**Source material:**
_ _ _ _ _

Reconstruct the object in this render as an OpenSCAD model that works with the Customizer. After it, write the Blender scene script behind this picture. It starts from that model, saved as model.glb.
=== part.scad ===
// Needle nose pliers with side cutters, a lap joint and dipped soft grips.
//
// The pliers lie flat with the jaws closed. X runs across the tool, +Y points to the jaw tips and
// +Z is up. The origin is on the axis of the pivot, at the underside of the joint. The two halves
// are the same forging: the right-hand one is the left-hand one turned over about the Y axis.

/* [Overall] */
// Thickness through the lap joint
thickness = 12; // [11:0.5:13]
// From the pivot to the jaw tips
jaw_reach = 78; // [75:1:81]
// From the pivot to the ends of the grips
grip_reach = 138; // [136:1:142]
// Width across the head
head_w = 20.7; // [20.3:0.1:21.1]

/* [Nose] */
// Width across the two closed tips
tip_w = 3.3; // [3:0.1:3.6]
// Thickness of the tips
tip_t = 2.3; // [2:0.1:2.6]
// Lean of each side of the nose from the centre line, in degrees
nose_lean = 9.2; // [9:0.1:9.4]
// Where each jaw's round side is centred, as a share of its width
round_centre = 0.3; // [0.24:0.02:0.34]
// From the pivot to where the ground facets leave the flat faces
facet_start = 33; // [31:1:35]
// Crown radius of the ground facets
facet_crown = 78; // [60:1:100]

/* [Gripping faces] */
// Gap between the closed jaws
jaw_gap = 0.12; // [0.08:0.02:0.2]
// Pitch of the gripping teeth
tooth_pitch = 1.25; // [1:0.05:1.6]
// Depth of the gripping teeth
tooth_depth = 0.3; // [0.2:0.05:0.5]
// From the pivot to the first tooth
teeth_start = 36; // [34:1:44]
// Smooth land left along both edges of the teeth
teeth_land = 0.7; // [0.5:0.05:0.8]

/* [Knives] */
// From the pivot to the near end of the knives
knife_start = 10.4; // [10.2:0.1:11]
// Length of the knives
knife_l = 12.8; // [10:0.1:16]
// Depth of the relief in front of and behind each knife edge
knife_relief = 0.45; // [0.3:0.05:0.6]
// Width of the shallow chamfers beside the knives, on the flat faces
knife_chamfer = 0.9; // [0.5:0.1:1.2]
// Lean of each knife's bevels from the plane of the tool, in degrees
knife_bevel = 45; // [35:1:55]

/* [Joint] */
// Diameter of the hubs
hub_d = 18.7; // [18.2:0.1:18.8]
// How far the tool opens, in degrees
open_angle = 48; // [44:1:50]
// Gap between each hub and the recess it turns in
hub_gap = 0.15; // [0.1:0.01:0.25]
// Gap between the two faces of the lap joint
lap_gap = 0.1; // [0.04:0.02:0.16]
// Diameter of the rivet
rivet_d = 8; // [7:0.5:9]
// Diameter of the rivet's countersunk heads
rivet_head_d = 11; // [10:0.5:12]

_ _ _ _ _

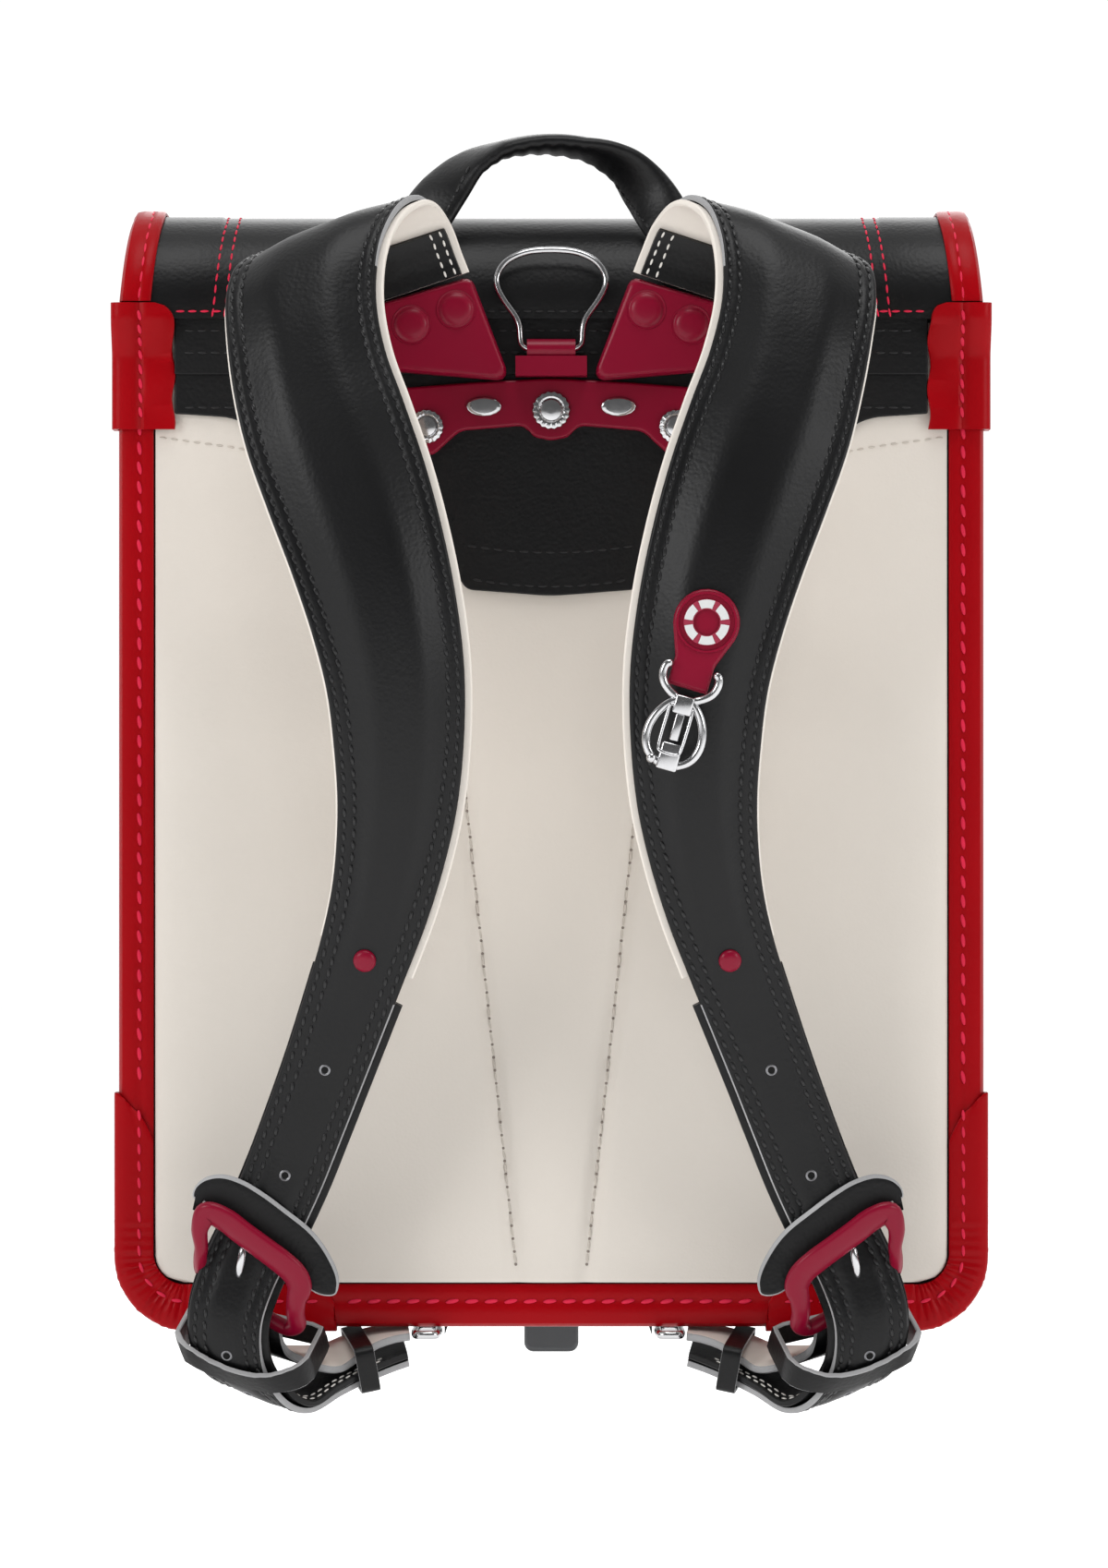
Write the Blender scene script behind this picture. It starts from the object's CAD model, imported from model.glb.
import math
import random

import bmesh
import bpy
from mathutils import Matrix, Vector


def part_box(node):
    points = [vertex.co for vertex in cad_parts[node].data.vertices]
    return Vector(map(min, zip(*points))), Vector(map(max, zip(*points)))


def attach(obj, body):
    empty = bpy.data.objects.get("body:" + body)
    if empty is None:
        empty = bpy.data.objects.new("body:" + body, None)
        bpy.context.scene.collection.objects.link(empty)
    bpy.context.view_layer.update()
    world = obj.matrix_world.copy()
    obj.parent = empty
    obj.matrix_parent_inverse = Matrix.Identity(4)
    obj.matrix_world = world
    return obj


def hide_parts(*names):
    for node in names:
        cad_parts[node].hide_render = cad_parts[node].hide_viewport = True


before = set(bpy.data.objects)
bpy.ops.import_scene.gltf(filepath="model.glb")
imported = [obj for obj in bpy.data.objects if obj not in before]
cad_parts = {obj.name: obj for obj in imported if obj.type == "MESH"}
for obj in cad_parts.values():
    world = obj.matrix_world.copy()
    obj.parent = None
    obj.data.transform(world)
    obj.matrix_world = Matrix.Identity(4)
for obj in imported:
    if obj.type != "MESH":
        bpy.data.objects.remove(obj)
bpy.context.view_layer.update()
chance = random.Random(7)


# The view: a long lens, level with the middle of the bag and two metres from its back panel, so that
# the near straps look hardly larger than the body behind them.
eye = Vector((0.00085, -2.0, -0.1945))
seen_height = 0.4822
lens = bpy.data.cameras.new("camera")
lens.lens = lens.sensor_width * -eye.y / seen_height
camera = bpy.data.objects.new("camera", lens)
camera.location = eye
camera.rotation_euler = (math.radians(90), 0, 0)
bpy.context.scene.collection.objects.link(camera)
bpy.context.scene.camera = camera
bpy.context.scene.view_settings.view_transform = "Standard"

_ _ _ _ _

**What the task requires:** Copy out precisely the lines that begin at the line containing "Reconstruct the object" and end at the line containing "knife_bevel = 45; // [35:1:55]", including both; write nothing else.

**Task solution:**
Reconstruct the object in this render as an OpenSCAD model that works with the Customizer. After it, write the Blender scene script behind this picture. It starts from that model, saved as model.glb.
=== part.scad ===
// Needle nose pliers with side cutters, a lap joint and dipped soft grips.
//
// The pliers lie flat with the jaws closed. X runs across the tool, +Y points to the jaw tips and
// +Z is up. The origin is on the axis of the pivot, at the underside of the joint. The two halves
// are the same forging: the right-hand one is the left-hand one turned over about the Y axis.

/* [Overall] */
// Thickness through the lap joint
thickness = 12; // [11:0.5:13]
// From the pivot to the jaw tips
jaw_reach = 78; // [75:1:81]
// From the pivot to the ends of the grips
grip_reach = 138; // [136:1:142]
// Width across the head
head_w = 20.7; // [20.3:0.1:21.1]

/* [Nose] */
// Width across the two closed tips
tip_w = 3.3; // [3:0.1:3.6]
// Thickness of the tips
tip_t = 2.3; // [2:0.1:2.6]
// Lean of each side of the nose from the centre line, in degrees
nose_lean = 9.2; // [9:0.1:9.4]
// Where each jaw's round side is centred, as a share of its width
round_centre = 0.3; // [0.24:0.02:0.34]
// From the pivot to where the ground facets leave the flat faces
facet_start = 33; // [31:1:35]
// Crown radius of the ground facets
facet_crown = 78; // [60:1:100]

/* [Gripping faces] */
// Gap between the closed jaws
jaw_gap = 0.12; // [0.08:0.02:0.2]
// Pitch of the gripping teeth
tooth_pitch = 1.25; // [1:0.05:1.6]
// Depth of the gripping teeth
tooth_depth = 0.3; // [0.2:0.05:0.5]
// From the pivot to the first tooth
teeth_start = 36; // [34:1:44]
// Smooth land left along both edges of the teeth
teeth_land = 0.7; // [0.5:0.05:0.8]

/* [Knives] */
// From the pivot to the near end of the knives
knife_start = 10.4; // [10.2:0.1:11]
// Length of the knives
knife_l = 12.8; // [10:0.1:16]
// Depth of the relief in front of and behind each knife edge
knife_relief = 0.45; // [0.3:0.05:0.6]
// Width of the shallow chamfers beside the knives, on the flat faces
knife_chamfer = 0.9; // [0.5:0.1:1.2]
// Lean of each knife's bevels from the plane of the tool, in degrees
knife_bevel = 45; // [35:1:55]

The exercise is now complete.